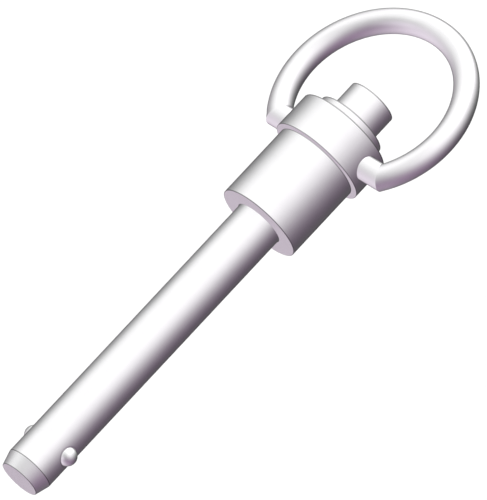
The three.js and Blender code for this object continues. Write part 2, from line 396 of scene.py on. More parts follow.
def square_loop(half_x, half_turn, span):
    """The edge of a square block of a grid, span cells a side, as (x offset, turn) going round."""
    up = np.linspace(-1, 1, span, endpoint=False)
    down, low_side, high_side = -up, np.full(span, -1.0), np.full(span, 1.0)
    x = np.concatenate([up, high_side, down, low_side]) * half_x
    turn = np.concatenate([low_side, up, high_side, down]) * half_turn
    return x, turn


def port_rings(outer, inner, bore, lip, shade, loop):
    """Rings of a cross hole's surface, from the outer grid's gap, down the hole, to the inner grid's gap.

    A ring is a closed curve (x, y, z, edge) with the hole along Y. On a cylinder of radius R, y is the root
    of R squared less z squared. Between the gap's square edge and the round rim, x and z are a weighted mean
    of the two. lip lists (radius, depth) pairs of the rim, from the outer surface inwards, and shade is its
    edge value.
    """
    x, turn = loop
    outer_z, inner_z = outer * np.sin(turn), inner * np.sin(turn)
    around = np.arctan2(outer_z, x)
    round_x, round_z = np.cos(around), np.sin(around)

    def on_cylinder(radius, ring_x, ring_z, depth=0.0, edge=0.0):
        y = np.sqrt(radius**2 - ring_z**2) - depth
        return np.stack([ring_x, y, ring_z, np.full(len(x), edge)], axis=1)

    rim = lip[0][0]
    rings = []
    for part in np.linspace(0, 1, BLEND_RINGS + 1) ** RING_CROWDING:
        ring_x = x + (round_x * rim - x) * part
        ring_z = outer_z + (round_z * rim - outer_z) * part
        rings.append(on_cylinder(outer, ring_x, ring_z))
    # The rim's rings carry shade as their edge value, which the steels paint as a dark line of shade.
    for radius, depth in lip[1:]:
        rings.append(on_cylinder(outer, round_x * radius, round_z * radius, depth, edge=shade))
    top, bottom = rings[-1], on_cylinder(inner, round_x * bore, round_z * bore)
    top = np.stack([round_x * bore, top[:, 1], round_z * bore, top[:, 3]], axis=1)
    for part in np.linspace(0, 1, WALL_RINGS + 1)[1:]:
        rings.append(top + (bottom - top) * part)
    for part in np.linspace(0, 1, BLEND_RINGS + 1)[1:]:
        ring_x = round_x * bore + (x - round_x * bore) * part
        ring_z = round_z * bore + (inner_z - round_z * bore) * part
        rings.append(on_cylinder(inner, ring_x, ring_z))
    return np.array(rings)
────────
● **TASK DESCRIPTION**
Write out, exactly and with nothing else, the lines of the listing above from its first line through the line with "np.full(len(x), edge)], axis=1)".

● **SOLUTION**
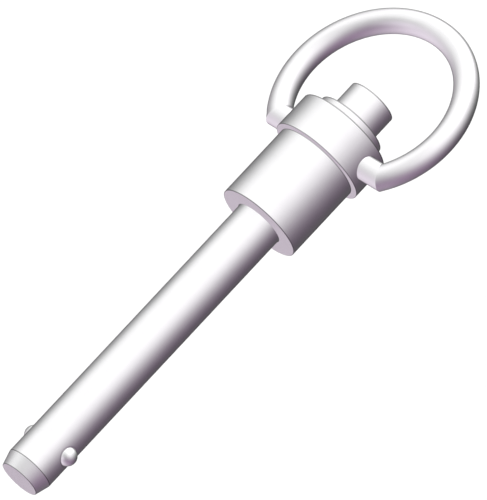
The three.js and Blender code for this object continues. Write part 2, from line 396 of scene.py on. More parts follow.
def square_loop(half_x, half_turn, span):
    """The edge of a square block of a grid, span cells a side, as (x offset, turn) going round."""
    up = np.linspace(-1, 1, span, endpoint=False)
    down, low_side, high_side = -up, np.full(span, -1.0), np.full(span, 1.0)
    x = np.concatenate([up, high_side, down, low_side]) * half_x
    turn = np.concatenate([low_side, up, high_side, down]) * half_turn
    return x, turn


def port_rings(outer, inner, bore, lip, shade, loop):
    """Rings of a cross hole's surface, from the outer grid's gap, down the hole, to the inner grid's gap.

    A ring is a closed curve (x, y, z, edge) with the hole along Y. On a cylinder of radius R, y is the root
    of R squared less z squared. Between the gap's square edge and the round rim, x and z are a weighted mean
    of the two. lip lists (radius, depth) pairs of the rim, from the outer surface inwards, and shade is its
    edge value.
    """
    x, turn = loop
    outer_z, inner_z = outer * np.sin(turn), inner * np.sin(turn)
    around = np.arctan2(outer_z, x)
    round_x, round_z = np.cos(around), np.sin(around)

    def on_cylinder(radius, ring_x, ring_z, depth=0.0, edge=0.0):
        y = np.sqrt(radius**2 - ring_z**2) - depth
        return np.stack([ring_x, y, ring_z, np.full(len(x), edge)], axis=1)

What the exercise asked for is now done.